Data for processing:
# # # # # # #
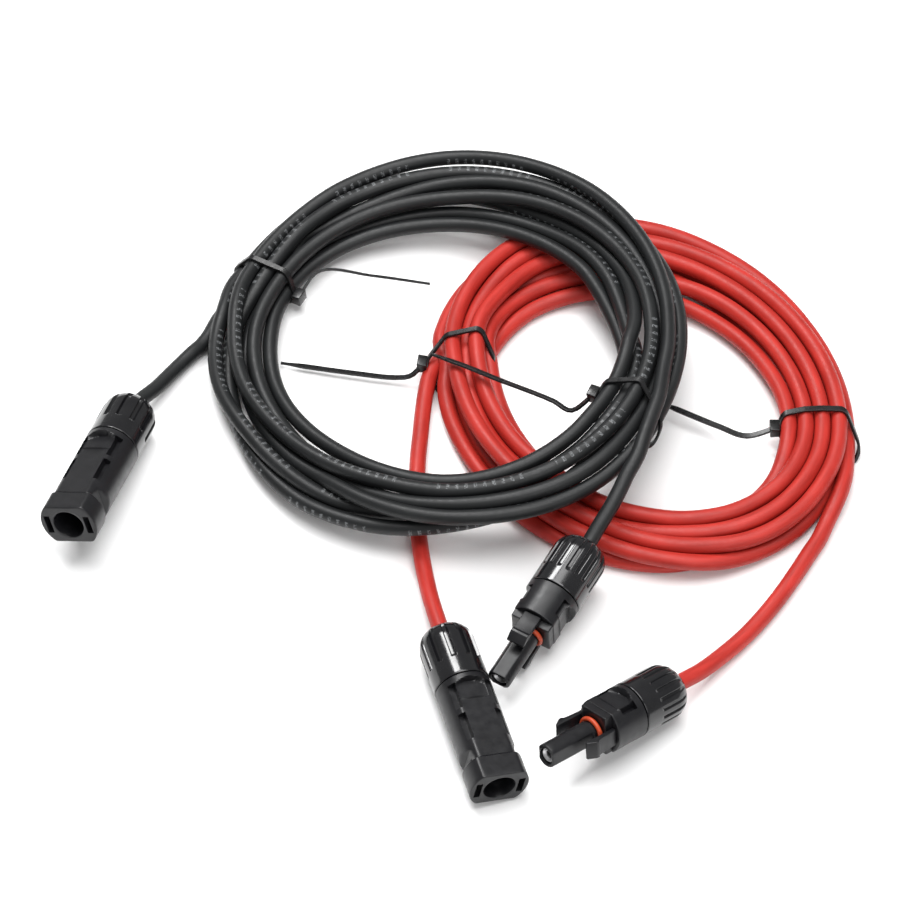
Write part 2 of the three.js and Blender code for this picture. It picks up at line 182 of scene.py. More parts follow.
def ink(tree, coord, base, tint):
    """A faint, worn row of plain ticks that winds slowly round the jacket."""
    split = tree.nodes.new("ShaderNodeSeparateXYZ")
    tree.links.new(coord.outputs["UV"], split.inputs["Vector"])
    x, y = split.outputs["X"], split.outputs["Y"]
    tick = math_node(tree, "FRACT", math_node(tree, "MULTIPLY", x, 330.0), 0)
    mask = math_node(tree, "LESS_THAN", tick, 0.36)
    group = math_node(tree, "FRACT", math_node(tree, "MULTIPLY", x, 24.0), 0)
    mask = math_node(tree, "MULTIPLY", mask, math_node(tree, "LESS_THAN", group, 0.72))
    lay = math_node(tree, "SUBTRACT", y, math_node(tree, "MULTIPLY", x, 0.926))
    turned = math_node(tree, "FRACT", math_node(tree, "ADD", lay, 3.868), 0)
    off = math_node(tree, "ABSOLUTE", math_node(tree, "SUBTRACT", turned, 0.5), 0)
    mask = math_node(tree, "MULTIPLY", mask, math_node(tree, "LESS_THAN", off, 0.07))
    worn = ramp(tree, noise(tree, 1900, 4), [(0.42, (0, 0, 0)), (0.6, (1, 1, 1))])
    mask = math_node(tree, "MULTIPLY", mask, worn)
    mix = tree.nodes.new("ShaderNodeMix")
    mix.data_type = "RGBA"
    tree.links.new(mask, mix.inputs["Factor"])
    tree.links.new(base, mix.inputs["A"])
    mix.inputs["B"].default_value = (*tint, 1)
    return mix.outputs["Result"]


NYLON = moulded("nylon", (0.0045, 0.0045, 0.0055), (0.008, 0.008, 0.0095), (0.30, 0.44))
GLOSS = moulded("gloss_nylon", (0.004, 0.004, 0.005), (0.008, 0.008, 0.009), (0.13, 0.22), 0.2, 0.4)
RING = moulded("ring_rubber", (0.36, 0.04, 0.012), (0.48, 0.06, 0.018), (0.3, 0.45))
SEAL = moulded("seal_rubber", (0.015, 0.015, 0.015), (0.03, 0.03, 0.03), (0.6, 0.8))
TIE = moulded("tie_nylon", (0.004, 0.004, 0.004), (0.009, 0.009, 0.010), (0.22, 0.36), 0.2)
TIN = metal("tin", (0.78, 0.79, 0.82), 0.18)
BRIGHT = metal("bright_tin", (0.62, 0.62, 0.63), 0.35)
COPPER = metal("copper", (0.75, 0.38, 0.2), 0.3)
STEEL = metal("spring_steel", (0.55, 0.55, 0.57), 0.28)
BLACK_JACKET = jacket(
    "jacket_black", (0.006, 0.0065, 0.007), (0.011, 0.012, 0.0125), (0.40, 0.52),
    (0.13, 0.135, 0.14),
)
RED_JACKET = jacket("jacket_red", (0.30, 0.014, 0.009), (0.46, 0.028, 0.020), (0.40, 0.55), None)
SLOT_MATERIAL = {
    "nylon": NYLON, "gloss_nylon": GLOSS, "ring_rubber": RING, "seal_rubber": SEAL,
    "tie_nylon": TIE, "tin": TIN, "copper": COPPER, "spring_steel": STEEL,
    "jacket_black": BLACK_JACKET, "jacket_red": RED_JACKET,
}
SLOT_OF = {s["node"]: s["material_slot"] for s in record["subparts"]}
BODY_OF = {n: b for b, names in record["behaviour"]["bodies"].items() for n in names}


# ---------------------------------------------------------------- mesh helpers
def add_piece(name, verts, faces, mat, node, smooth=35):
    """A mesh in metres in the row frame that rides with, and stands for, a CAD node."""
    mesh = bpy.data.meshes.new(name)
    mesh.from_pydata(np.asarray(verts).tolist(), [], faces)
    mesh.validate()
    obj = bpy.data.objects.new(name, mesh)
    scene.collection.objects.link(obj)
    return finish_piece(obj, mat, node, smooth)


def finish_piece(obj, mat, node, smooth=35):
    mesh = obj.data
    bm = bmesh.new()
    bm.from_mesh(mesh)
    bmesh.ops.recalc_face_normals(bm, faces=bm.faces)
    bm.to_mesh(mesh)
    bm.free()
    mesh.materials.clear()
    mesh.materials.append(mat)
    mesh.set_sharp_from_angle(angle=math.radians(smooth))
    for poly in mesh.polygons:
        poly.use_smooth = True
    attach(obj, BODY_OF[node])
    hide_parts(node)
    return obj


def closed_grid(rings, wrap):
    """Rings of equal length to verts and quads. wrap joins the last ring to the first."""
    count, sides = len(rings), len(rings[0])
    verts = np.concatenate(rings)
    faces = []
    for i in range(count if wrap else count - 1):
        a, b = i * sides, ((i + 1) % count) * sides
        for j in range(sides):
            k = (j + 1) % sides
            faces.append((a + j, a + k, b + k, b + j))
    return verts, faces


def apply_modifiers(obj):
    graph = bpy.context.evaluated_depsgraph_get()
    mesh = bpy.data.meshes.new_from_object(obj.evaluated_get(graph))
    obj.modifiers.clear()
    old = obj.data
    obj.data = mesh
    bpy.data.meshes.remove(old)


# ---------------------------------------------------------------- cables
def through(points, step):
    """A smooth curve through points, resampled every step."""
    p = np.asarray(points, float)
    p = np.vstack([2 * p[0] - p[1], p, 2 * p[-1] - p[-2]])
    knots = np.concatenate([[0], np.cumsum(np.sqrt(np.linalg.norm(np.diff(p, axis=0), axis=1)))])
    fine = []
    for i in range(1, len(p) - 2):
        t0, t1, t2, t3 = knots[i - 1 : i + 3]
        t = np.linspace(t1, t2, 12, endpoint=False)[:, None]
        a1 = (t1 - t) / (t1 - t0) * p[i - 1] + (t - t0) / (t1 - t0) * p[i]
        a2 = (t2 - t) / (t2 - t1) * p[i] + (t - t1) / (t2 - t1) * p[i + 1]
        a3 = (t3 - t) / (t3 - t2) * p[i + 1] + (t - t2) / (t3 - t2) * p[i + 2]
        b1 = (t2 - t) / (t2 - t0) * a1 + (t - t0) / (t2 - t0) * a2
        b2 = (t3 - t) / (t3 - t1) * a2 + (t - t1) / (t3 - t1) * a3
        fine.append((t2 - t) / (t2 - t1) * b1 + (t - t1) / (t2 - t1) * b2)
    fine = np.vstack(fine + [p[-2][None]])
    along = np.concatenate([[0], np.cumsum(np.linalg.norm(np.diff(fine, axis=0), axis=1))])
    at = np.linspace(0, along[-1], max(2, int(along[-1] / step)))
    return np.stack([np.interp(at, along, fine[:, k]) for k in range(3)], 1)


def carried_frames(path, start):
    """Two directions across the path at each point, carried along it without twist."""
    tangents = np.gradient(path, axis=0)
    tangents /= np.linalg.norm(tangents, axis=1)[:, None]
    side = np.asarray(start, float)
    sides = []
    for t in tangents:
        side = side - t * (side @ t)
        side = side / np.linalg.norm(side)
        sides.append(side)
    sides = np.array(sides)
    return tangents, sides, np.cross(tangents, sides)


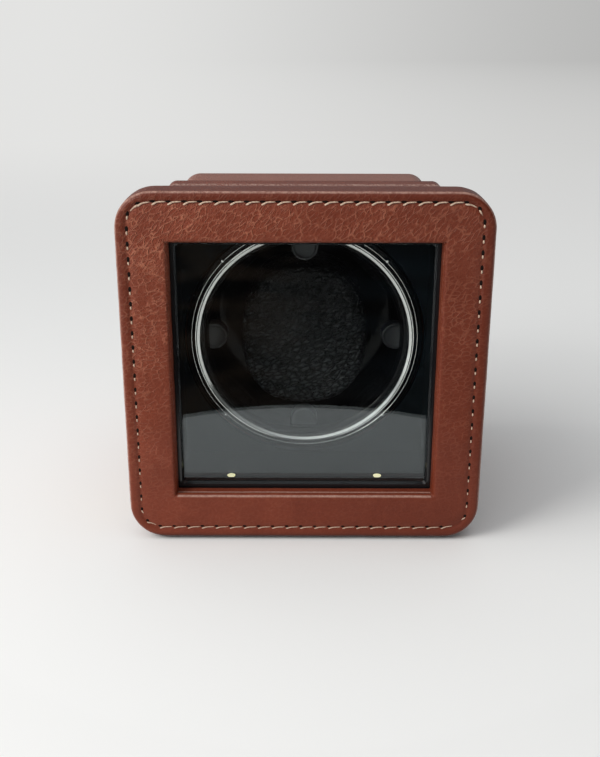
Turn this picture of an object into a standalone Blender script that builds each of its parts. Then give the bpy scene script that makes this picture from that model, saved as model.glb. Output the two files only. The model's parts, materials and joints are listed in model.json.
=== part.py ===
# # # # # # #
To be done: Without changing a word, restate the whole listing.

Expected answer:
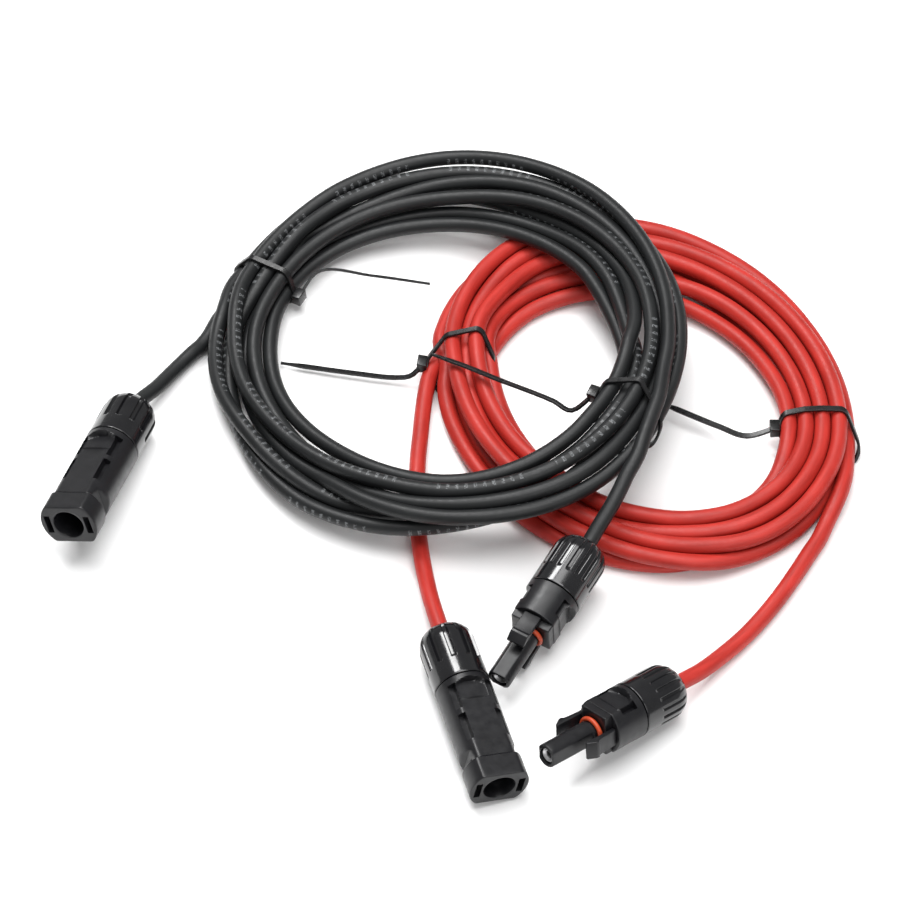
Write part 2 of the three.js and Blender code for this picture. It picks up at line 182 of scene.py. More parts follow.
def ink(tree, coord, base, tint):
    """A faint, worn row of plain ticks that winds slowly round the jacket."""
    split = tree.nodes.new("ShaderNodeSeparateXYZ")
    tree.links.new(coord.outputs["UV"], split.inputs["Vector"])
    x, y = split.outputs["X"], split.outputs["Y"]
    tick = math_node(tree, "FRACT", math_node(tree, "MULTIPLY", x, 330.0), 0)
    mask = math_node(tree, "LESS_THAN", tick, 0.36)
    group = math_node(tree, "FRACT", math_node(tree, "MULTIPLY", x, 24.0), 0)
    mask = math_node(tree, "MULTIPLY", mask, math_node(tree, "LESS_THAN", group, 0.72))
    lay = math_node(tree, "SUBTRACT", y, math_node(tree, "MULTIPLY", x, 0.926))
    turned = math_node(tree, "FRACT", math_node(tree, "ADD", lay, 3.868), 0)
    off = math_node(tree, "ABSOLUTE", math_node(tree, "SUBTRACT", turned, 0.5), 0)
    mask = math_node(tree, "MULTIPLY", mask, math_node(tree, "LESS_THAN", off, 0.07))
    worn = ramp(tree, noise(tree, 1900, 4), [(0.42, (0, 0, 0)), (0.6, (1, 1, 1))])
    mask = math_node(tree, "MULTIPLY", mask, worn)
    mix = tree.nodes.new("ShaderNodeMix")
    mix.data_type = "RGBA"
    tree.links.new(mask, mix.inputs["Factor"])
    tree.links.new(base, mix.inputs["A"])
    mix.inputs["B"].default_value = (*tint, 1)
    return mix.outputs["Result"]


NYLON = moulded("nylon", (0.0045, 0.0045, 0.0055), (0.008, 0.008, 0.0095), (0.30, 0.44))
GLOSS = moulded("gloss_nylon", (0.004, 0.004, 0.005), (0.008, 0.008, 0.009), (0.13, 0.22), 0.2, 0.4)
RING = moulded("ring_rubber", (0.36, 0.04, 0.012), (0.48, 0.06, 0.018), (0.3, 0.45))
SEAL = moulded("seal_rubber", (0.015, 0.015, 0.015), (0.03, 0.03, 0.03), (0.6, 0.8))
TIE = moulded("tie_nylon", (0.004, 0.004, 0.004), (0.009, 0.009, 0.010), (0.22, 0.36), 0.2)
TIN = metal("tin", (0.78, 0.79, 0.82), 0.18)
BRIGHT = metal("bright_tin", (0.62, 0.62, 0.63), 0.35)
COPPER = metal("copper", (0.75, 0.38, 0.2), 0.3)
STEEL = metal("spring_steel", (0.55, 0.55, 0.57), 0.28)
BLACK_JACKET = jacket(
    "jacket_black", (0.006, 0.0065, 0.007), (0.011, 0.012, 0.0125), (0.40, 0.52),
    (0.13, 0.135, 0.14),
)
RED_JACKET = jacket("jacket_red", (0.30, 0.014, 0.009), (0.46, 0.028, 0.020), (0.40, 0.55), None)
SLOT_MATERIAL = {
    "nylon": NYLON, "gloss_nylon": GLOSS, "ring_rubber": RING, "seal_rubber": SEAL,
    "tie_nylon": TIE, "tin": TIN, "copper": COPPER, "spring_steel": STEEL,
    "jacket_black": BLACK_JACKET, "jacket_red": RED_JACKET,
}
SLOT_OF = {s["node"]: s["material_slot"] for s in record["subparts"]}
BODY_OF = {n: b for b, names in record["behaviour"]["bodies"].items() for n in names}


# ---------------------------------------------------------------- mesh helpers
def add_piece(name, verts, faces, mat, node, smooth=35):
    """A mesh in metres in the row frame that rides with, and stands for, a CAD node."""
    mesh = bpy.data.meshes.new(name)
    mesh.from_pydata(np.asarray(verts).tolist(), [], faces)
    mesh.validate()
    obj = bpy.data.objects.new(name, mesh)
    scene.collection.objects.link(obj)
    return finish_piece(obj, mat, node, smooth)


def finish_piece(obj, mat, node, smooth=35):
    mesh = obj.data
    bm = bmesh.new()
    bm.from_mesh(mesh)
    bmesh.ops.recalc_face_normals(bm, faces=bm.faces)
    bm.to_mesh(mesh)
    bm.free()
    mesh.materials.clear()
    mesh.materials.append(mat)
    mesh.set_sharp_from_angle(angle=math.radians(smooth))
    for poly in mesh.polygons:
        poly.use_smooth = True
    attach(obj, BODY_OF[node])
    hide_parts(node)
    return obj


def closed_grid(rings, wrap):
    """Rings of equal length to verts and quads. wrap joins the last ring to the first."""
    count, sides = len(rings), len(rings[0])
    verts = np.concatenate(rings)
    faces = []
    for i in range(count if wrap else count - 1):
        a, b = i * sides, ((i + 1) % count) * sides
        for j in range(sides):
            k = (j + 1) % sides
            faces.append((a + j, a + k, b + k, b + j))
    return verts, faces


def apply_modifiers(obj):
    graph = bpy.context.evaluated_depsgraph_get()
    mesh = bpy.data.meshes.new_from_object(obj.evaluated_get(graph))
    obj.modifiers.clear()
    old = obj.data
    obj.data = mesh
    bpy.data.meshes.remove(old)


# ---------------------------------------------------------------- cables
def through(points, step):
    """A smooth curve through points, resampled every step."""
    p = np.asarray(points, float)
    p = np.vstack([2 * p[0] - p[1], p, 2 * p[-1] - p[-2]])
    knots = np.concatenate([[0], np.cumsum(np.sqrt(np.linalg.norm(np.diff(p, axis=0), axis=1)))])
    fine = []
    for i in range(1, len(p) - 2):
        t0, t1, t2, t3 = knots[i - 1 : i + 3]
        t = np.linspace(t1, t2, 12, endpoint=False)[:, None]
        a1 = (t1 - t) / (t1 - t0) * p[i - 1] + (t - t0) / (t1 - t0) * p[i]
        a2 = (t2 - t) / (t2 - t1) * p[i] + (t - t1) / (t2 - t1) * p[i + 1]
        a3 = (t3 - t) / (t3 - t2) * p[i + 1] + (t - t2) / (t3 - t2) * p[i + 2]
        b1 = (t2 - t) / (t2 - t0) * a1 + (t - t0) / (t2 - t0) * a2
        b2 = (t3 - t) / (t3 - t1) * a2 + (t - t1) / (t3 - t1) * a3
        fine.append((t2 - t) / (t2 - t1) * b1 + (t - t1) / (t2 - t1) * b2)
    fine = np.vstack(fine + [p[-2][None]])
    along = np.concatenate([[0], np.cumsum(np.linalg.norm(np.diff(fine, axis=0), axis=1))])
    at = np.linspace(0, along[-1], max(2, int(along[-1] / step)))
    return np.stack([np.interp(at, along, fine[:, k]) for k in range(3)], 1)


def carried_frames(path, start):
    """Two directions across the path at each point, carried along it without twist."""
    tangents = np.gradient(path, axis=0)
    tangents /= np.linalg.norm(tangents, axis=1)[:, None]
    side = np.asarray(start, float)
    sides = []
    for t in tangents:
        side = side - t * (side @ t)
        side = side / np.linalg.norm(side)
        sides.append(side)
    sides = np.array(sides)
    return tangents, sides, np.cross(tangents, sides)


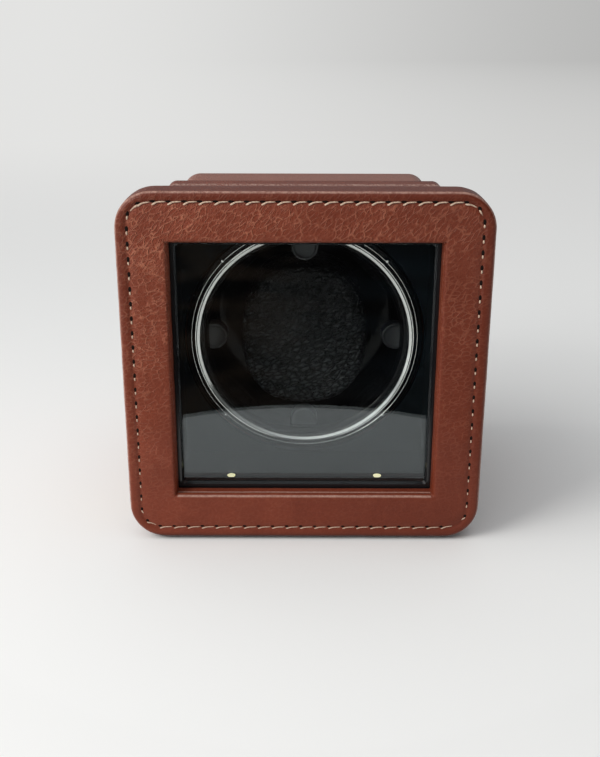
Turn this picture of an object into a standalone Blender script that builds each of its parts. Then give the bpy scene script that makes this picture from that model, saved as model.glb. Output the two files only. The model's parts, materials and joints are listed in model.json.
=== part.py ===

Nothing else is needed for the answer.